Time Out, Loot and the BBC have all been here some time. The BBC has only one title, BBC Music Magazine, in the market, but has its eye on rapid expansion. Peter Phippen, president of the corporation's American operation, is looking for partners to bring across titles based on its programmes.
Time Out New York, arguably the advance guard of the British invasion, is due to turn a profit by 2000, according to founder Tony Elliott. It sells an average 85,000 copies a week and is set to expand to other US cities. Tony Elliott says: "An LA edition is absolutely likely. Film and music advertisers want us to do it."
So what is attracting all these British publishers? Paul Hale, head of consumer magazine publishing at US investment bank, Veronis, Suhler Associates, says: "There has been a decline in network TV audiences and magazine publishers are getting their revenge."
According to Veronis, Suhler, spending on consumer magazines rose 6.4 per cent to $17.3bn in 1997, with advertising growing by 9 per cent - its largest rise since 1989.

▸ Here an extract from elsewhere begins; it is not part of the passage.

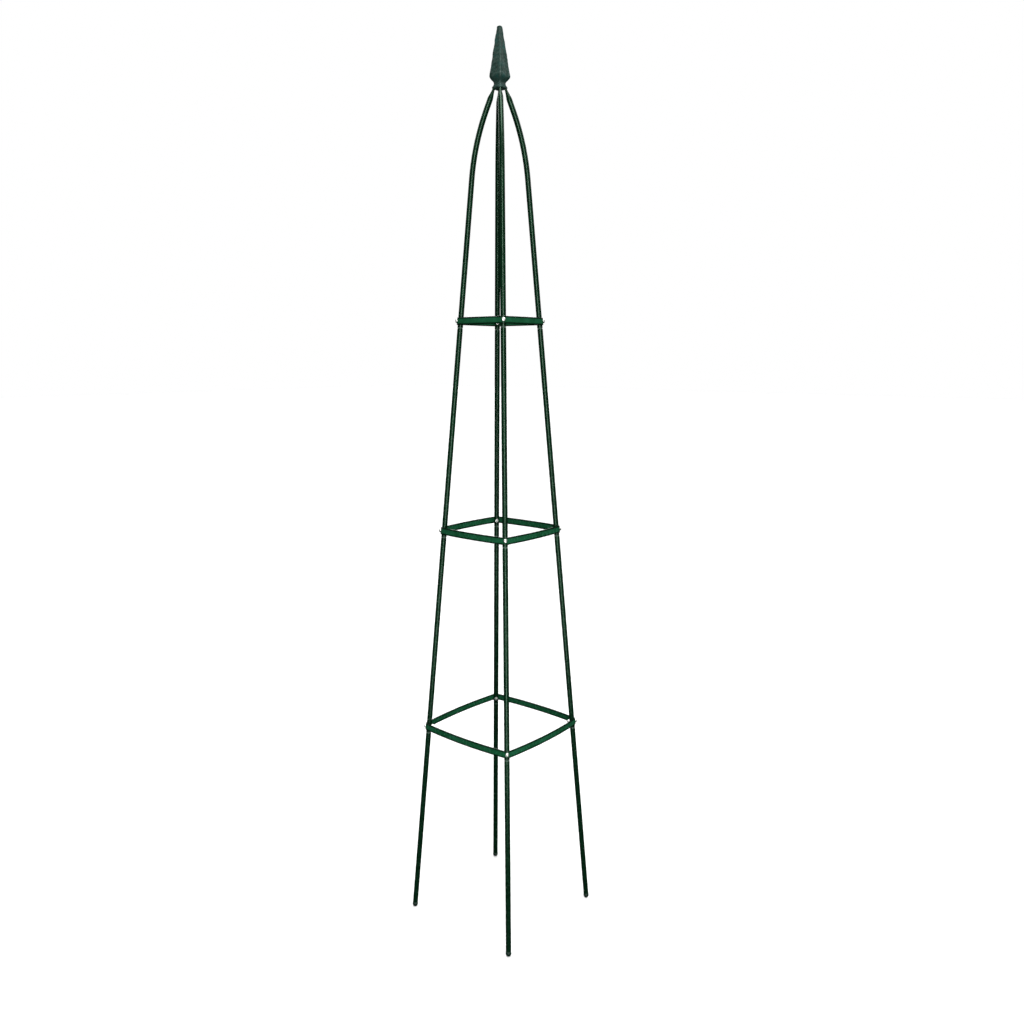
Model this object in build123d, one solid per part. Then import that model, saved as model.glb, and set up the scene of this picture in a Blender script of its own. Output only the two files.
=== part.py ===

But despite the rosy outlook, expat Chris Anderson, who brought his PC games magazines to the US, warns of risks: "The market is inherently tougher and the economics of distribution is brutal. You have to reinvent the business model and that is why a lot of Brits have been burned."
But as Her Majesty's subjects Tina Brown, Liz Tilberis and Glenda Bailey can testify, the British do have some unique skills to offer. "The Brits come with a down-to-earth approach to magazines, with creative skills and great editorial ideas," says Maxim's Colvin, while Tony Elliott says the British are just more independent minded.
Chris Anderson, who has built his PC games business into a company turning over $70m annually, explains the reason for the rush of British publishers simply enough: "America is five times the size of the UK market; when you make it big, you really make it big."
Just go easy on the Rommel and the blood baths.